Sí extremadamente audaz. Con ánimo juguetón, casi al descuido, Federico Moura habla de taxi-boys, pide a su compañera pronta entrega, y no da mas vueltas en «Hay que salir del agujero interior»: «A la vida hay que hacerle el amor, sin dudar, con locura y pasión», aconseja. La multitud que comienza a seguir los pasos del sexteto no lo contradice. Se entiende la adhesión incondicional.

Además de expresar los sentimientos hasta entonces disimulados de un par de generaciones, Virus ofrece unas cuantas pruebas de su crecimiento artístico hacia mediados de la década. El desenfado, el humor leve, la voluptuosidad de los textos, todo encuentra un nuevo respaldo en un tratamiento musical más ambicioso aún en su sencillez: las armonías ganan cierta distinción, el pulso rítmico puramente bailable cede paso a atmósferas estimulantes, crece notablemente la musicalidad.

El crecimiento se hace extensivo a los ejecutantes que asoman por detrás de la voz abaritonada de Federico: sus hermanos Julio (guitarra) y Marcelo (teclados), Enrique Mugetti (bajo), Mario Serra (batería) y Daniel Sbarra (teclados, guitarra). Las consecuencias de esos progresos son nítidas en los grandes clásicos del grupo, que ahora llegan en versiones remozadas, favorecidas por el refinamiento discreto (es decir, nada ostentoso) de los arreglos instrumentales: «Imagenes paganas», «Hay que salir…», «Luna de miel en la mano», «Dicha feliz», «Sin disfraz». El acierto es doble, porque es enriquecimiento no atenta en modo alguno contra el estímulo del baile.
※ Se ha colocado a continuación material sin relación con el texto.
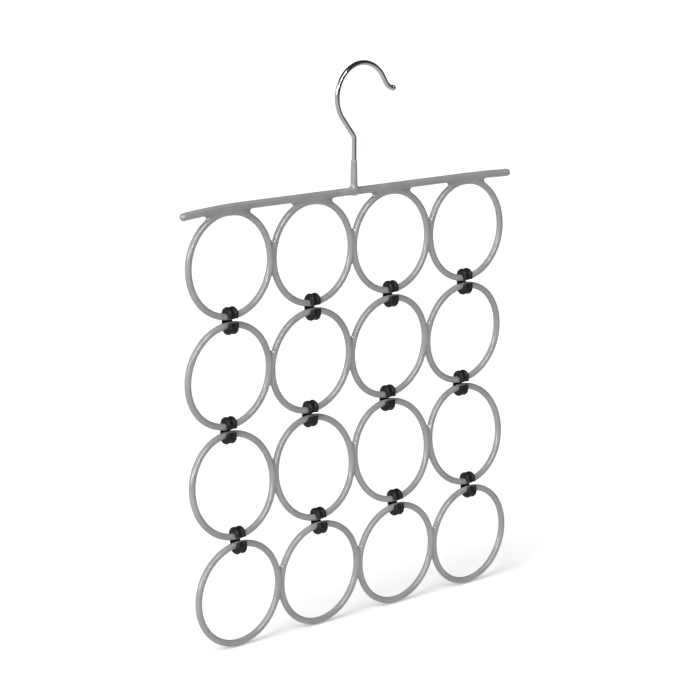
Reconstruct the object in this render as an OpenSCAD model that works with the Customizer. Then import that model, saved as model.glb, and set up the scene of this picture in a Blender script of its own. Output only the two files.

Cuando Federico Moura muere, el 21 de diciembre de 1988, el dolor se multiplica entre los jóvenes seguidores de la agrupación, pues el vocalista es una de las primeras víctimas del Síndrome de Inmunodeficiencia Adquirida (SIDA) en nuestro país. Deja tras de sí un estilo vocal inconfundible como pocos, una personalidad escénica cargada de significado, un concepto estético que se prolonga en su música y la distinción de la puesta en escena.

El capítulo que se cierra al expirar el año se reabre doce meses después, cuando Marcelo Moura gana el centro de la escena como cantante. La ceremonia del reencuentro, que tiene como uno de sus escerios el teatro Coliseo, es emotiva, pero hay una distancia importante entre este Virus francamente rockero y el de su cuna musical, más rico en musicalidad, más provocativo en su base artística.